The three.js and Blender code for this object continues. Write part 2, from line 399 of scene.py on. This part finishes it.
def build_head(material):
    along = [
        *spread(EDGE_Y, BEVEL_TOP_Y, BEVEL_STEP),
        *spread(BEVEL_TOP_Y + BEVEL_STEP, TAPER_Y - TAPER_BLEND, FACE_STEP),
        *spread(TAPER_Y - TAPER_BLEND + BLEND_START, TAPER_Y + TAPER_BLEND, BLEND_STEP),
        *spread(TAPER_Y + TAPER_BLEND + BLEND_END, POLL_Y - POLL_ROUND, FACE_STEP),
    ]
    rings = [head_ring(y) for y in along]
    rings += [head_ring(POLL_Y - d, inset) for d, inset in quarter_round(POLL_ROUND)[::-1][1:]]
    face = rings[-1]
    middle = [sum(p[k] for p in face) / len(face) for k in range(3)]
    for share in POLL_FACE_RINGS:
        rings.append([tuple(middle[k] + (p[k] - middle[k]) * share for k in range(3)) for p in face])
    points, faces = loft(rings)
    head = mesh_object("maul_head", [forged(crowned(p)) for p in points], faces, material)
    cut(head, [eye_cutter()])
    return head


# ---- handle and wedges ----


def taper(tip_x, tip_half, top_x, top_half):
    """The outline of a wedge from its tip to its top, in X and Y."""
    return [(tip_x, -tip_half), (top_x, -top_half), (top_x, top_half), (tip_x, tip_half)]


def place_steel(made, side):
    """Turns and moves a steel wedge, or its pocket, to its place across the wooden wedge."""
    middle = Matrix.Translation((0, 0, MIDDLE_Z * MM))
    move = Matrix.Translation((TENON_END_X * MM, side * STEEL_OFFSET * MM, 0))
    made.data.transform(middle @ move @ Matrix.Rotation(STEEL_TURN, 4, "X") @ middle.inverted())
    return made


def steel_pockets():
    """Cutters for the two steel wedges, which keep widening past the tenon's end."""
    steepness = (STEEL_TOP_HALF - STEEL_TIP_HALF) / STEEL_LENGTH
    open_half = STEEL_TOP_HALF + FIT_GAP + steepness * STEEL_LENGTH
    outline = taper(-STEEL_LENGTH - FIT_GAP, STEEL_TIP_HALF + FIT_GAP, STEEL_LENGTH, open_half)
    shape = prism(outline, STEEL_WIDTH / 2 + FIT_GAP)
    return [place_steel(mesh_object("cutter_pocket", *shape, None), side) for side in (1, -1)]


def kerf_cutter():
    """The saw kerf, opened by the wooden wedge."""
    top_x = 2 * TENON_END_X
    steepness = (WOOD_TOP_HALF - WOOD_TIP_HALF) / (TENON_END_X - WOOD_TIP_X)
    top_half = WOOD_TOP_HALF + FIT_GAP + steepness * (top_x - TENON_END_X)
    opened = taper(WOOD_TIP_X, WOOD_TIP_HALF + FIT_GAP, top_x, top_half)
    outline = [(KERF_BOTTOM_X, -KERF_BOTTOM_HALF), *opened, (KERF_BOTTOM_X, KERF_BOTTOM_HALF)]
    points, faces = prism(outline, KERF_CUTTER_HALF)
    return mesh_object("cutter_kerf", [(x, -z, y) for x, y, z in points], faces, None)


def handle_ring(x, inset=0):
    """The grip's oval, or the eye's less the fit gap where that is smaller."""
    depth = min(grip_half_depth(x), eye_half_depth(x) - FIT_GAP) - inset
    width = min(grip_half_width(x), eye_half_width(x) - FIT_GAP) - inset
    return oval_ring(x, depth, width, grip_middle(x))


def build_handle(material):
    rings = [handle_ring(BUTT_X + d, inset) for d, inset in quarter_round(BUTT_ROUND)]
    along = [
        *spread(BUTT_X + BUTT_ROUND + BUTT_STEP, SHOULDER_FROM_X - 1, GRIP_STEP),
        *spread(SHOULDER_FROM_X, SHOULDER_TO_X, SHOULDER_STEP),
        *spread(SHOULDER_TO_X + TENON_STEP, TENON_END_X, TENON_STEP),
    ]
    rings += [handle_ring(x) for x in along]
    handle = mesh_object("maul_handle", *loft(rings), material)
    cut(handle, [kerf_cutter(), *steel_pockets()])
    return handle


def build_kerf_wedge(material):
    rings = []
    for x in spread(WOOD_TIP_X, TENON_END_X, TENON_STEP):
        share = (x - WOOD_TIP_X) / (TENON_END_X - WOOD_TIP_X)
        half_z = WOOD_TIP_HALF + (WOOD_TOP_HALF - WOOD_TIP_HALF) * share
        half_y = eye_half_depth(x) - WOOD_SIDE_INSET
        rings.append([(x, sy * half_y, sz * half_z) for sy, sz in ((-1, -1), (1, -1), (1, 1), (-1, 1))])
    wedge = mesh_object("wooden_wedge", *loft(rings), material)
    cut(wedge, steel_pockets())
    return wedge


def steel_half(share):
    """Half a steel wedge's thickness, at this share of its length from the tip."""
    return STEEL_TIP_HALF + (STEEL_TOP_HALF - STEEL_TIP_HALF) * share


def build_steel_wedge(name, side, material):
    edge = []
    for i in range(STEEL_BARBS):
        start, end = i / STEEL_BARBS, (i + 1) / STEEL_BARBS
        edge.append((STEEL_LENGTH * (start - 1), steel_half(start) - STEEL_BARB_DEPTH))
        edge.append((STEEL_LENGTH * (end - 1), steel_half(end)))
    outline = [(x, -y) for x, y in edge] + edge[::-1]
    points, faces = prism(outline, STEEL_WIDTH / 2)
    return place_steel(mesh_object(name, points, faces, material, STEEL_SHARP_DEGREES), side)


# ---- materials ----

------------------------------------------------

[What to do]:
Give the listing above again, word for word.

[Exercise answer]:
The three.js and Blender code for this object continues. Write part 2, from line 399 of scene.py on. This part finishes it.
def build_head(material):
    along = [
        *spread(EDGE_Y, BEVEL_TOP_Y, BEVEL_STEP),
        *spread(BEVEL_TOP_Y + BEVEL_STEP, TAPER_Y - TAPER_BLEND, FACE_STEP),
        *spread(TAPER_Y - TAPER_BLEND + BLEND_START, TAPER_Y + TAPER_BLEND, BLEND_STEP),
        *spread(TAPER_Y + TAPER_BLEND + BLEND_END, POLL_Y - POLL_ROUND, FACE_STEP),
    ]
    rings = [head_ring(y) for y in along]
    rings += [head_ring(POLL_Y - d, inset) for d, inset in quarter_round(POLL_ROUND)[::-1][1:]]
    face = rings[-1]
    middle = [sum(p[k] for p in face) / len(face) for k in range(3)]
    for share in POLL_FACE_RINGS:
        rings.append([tuple(middle[k] + (p[k] - middle[k]) * share for k in range(3)) for p in face])
    points, faces = loft(rings)
    head = mesh_object("maul_head", [forged(crowned(p)) for p in points], faces, material)
    cut(head, [eye_cutter()])
    return head


# ---- handle and wedges ----


def taper(tip_x, tip_half, top_x, top_half):
    """The outline of a wedge from its tip to its top, in X and Y."""
    return [(tip_x, -tip_half), (top_x, -top_half), (top_x, top_half), (tip_x, tip_half)]


def place_steel(made, side):
    """Turns and moves a steel wedge, or its pocket, to its place across the wooden wedge."""
    middle = Matrix.Translation((0, 0, MIDDLE_Z * MM))
    move = Matrix.Translation((TENON_END_X * MM, side * STEEL_OFFSET * MM, 0))
    made.data.transform(middle @ move @ Matrix.Rotation(STEEL_TURN, 4, "X") @ middle.inverted())
    return made


def steel_pockets():
    """Cutters for the two steel wedges, which keep widening past the tenon's end."""
    steepness = (STEEL_TOP_HALF - STEEL_TIP_HALF) / STEEL_LENGTH
    open_half = STEEL_TOP_HALF + FIT_GAP + steepness * STEEL_LENGTH
    outline = taper(-STEEL_LENGTH - FIT_GAP, STEEL_TIP_HALF + FIT_GAP, STEEL_LENGTH, open_half)
    shape = prism(outline, STEEL_WIDTH / 2 + FIT_GAP)
    return [place_steel(mesh_object("cutter_pocket", *shape, None), side) for side in (1, -1)]


def kerf_cutter():
    """The saw kerf, opened by the wooden wedge."""
    top_x = 2 * TENON_END_X
    steepness = (WOOD_TOP_HALF - WOOD_TIP_HALF) / (TENON_END_X - WOOD_TIP_X)
    top_half = WOOD_TOP_HALF + FIT_GAP + steepness * (top_x - TENON_END_X)
    opened = taper(WOOD_TIP_X, WOOD_TIP_HALF + FIT_GAP, top_x, top_half)
    outline = [(KERF_BOTTOM_X, -KERF_BOTTOM_HALF), *opened, (KERF_BOTTOM_X, KERF_BOTTOM_HALF)]
    points, faces = prism(outline, KERF_CUTTER_HALF)
    return mesh_object("cutter_kerf", [(x, -z, y) for x, y, z in points], faces, None)


def handle_ring(x, inset=0):
    """The grip's oval, or the eye's less the fit gap where that is smaller."""
    depth = min(grip_half_depth(x), eye_half_depth(x) - FIT_GAP) - inset
    width = min(grip_half_width(x), eye_half_width(x) - FIT_GAP) - inset
    return oval_ring(x, depth, width, grip_middle(x))


def build_handle(material):
    rings = [handle_ring(BUTT_X + d, inset) for d, inset in quarter_round(BUTT_ROUND)]
    along = [
        *spread(BUTT_X + BUTT_ROUND + BUTT_STEP, SHOULDER_FROM_X - 1, GRIP_STEP),
        *spread(SHOULDER_FROM_X, SHOULDER_TO_X, SHOULDER_STEP),
        *spread(SHOULDER_TO_X + TENON_STEP, TENON_END_X, TENON_STEP),
    ]
    rings += [handle_ring(x) for x in along]
    handle = mesh_object("maul_handle", *loft(rings), material)
    cut(handle, [kerf_cutter(), *steel_pockets()])
    return handle


def build_kerf_wedge(material):
    rings = []
    for x in spread(WOOD_TIP_X, TENON_END_X, TENON_STEP):
        share = (x - WOOD_TIP_X) / (TENON_END_X - WOOD_TIP_X)
        half_z = WOOD_TIP_HALF + (WOOD_TOP_HALF - WOOD_TIP_HALF) * share
        half_y = eye_half_depth(x) - WOOD_SIDE_INSET
        rings.append([(x, sy * half_y, sz * half_z) for sy, sz in ((-1, -1), (1, -1), (1, 1), (-1, 1))])
    wedge = mesh_object("wooden_wedge", *loft(rings), material)
    cut(wedge, steel_pockets())
    return wedge


def steel_half(share):
    """Half a steel wedge's thickness, at this share of its length from the tip."""
    return STEEL_TIP_HALF + (STEEL_TOP_HALF - STEEL_TIP_HALF) * share


def build_steel_wedge(name, side, material):
    edge = []
    for i in range(STEEL_BARBS):
        start, end = i / STEEL_BARBS, (i + 1) / STEEL_BARBS
        edge.append((STEEL_LENGTH * (start - 1), steel_half(start) - STEEL_BARB_DEPTH))
        edge.append((STEEL_LENGTH * (end - 1), steel_half(end)))
    outline = [(x, -y) for x, y in edge] + edge[::-1]
    points, faces = prism(outline, STEEL_WIDTH / 2)
    return place_steel(mesh_object(name, points, faces, material, STEEL_SHARP_DEGREES), side)


# ---- materials ----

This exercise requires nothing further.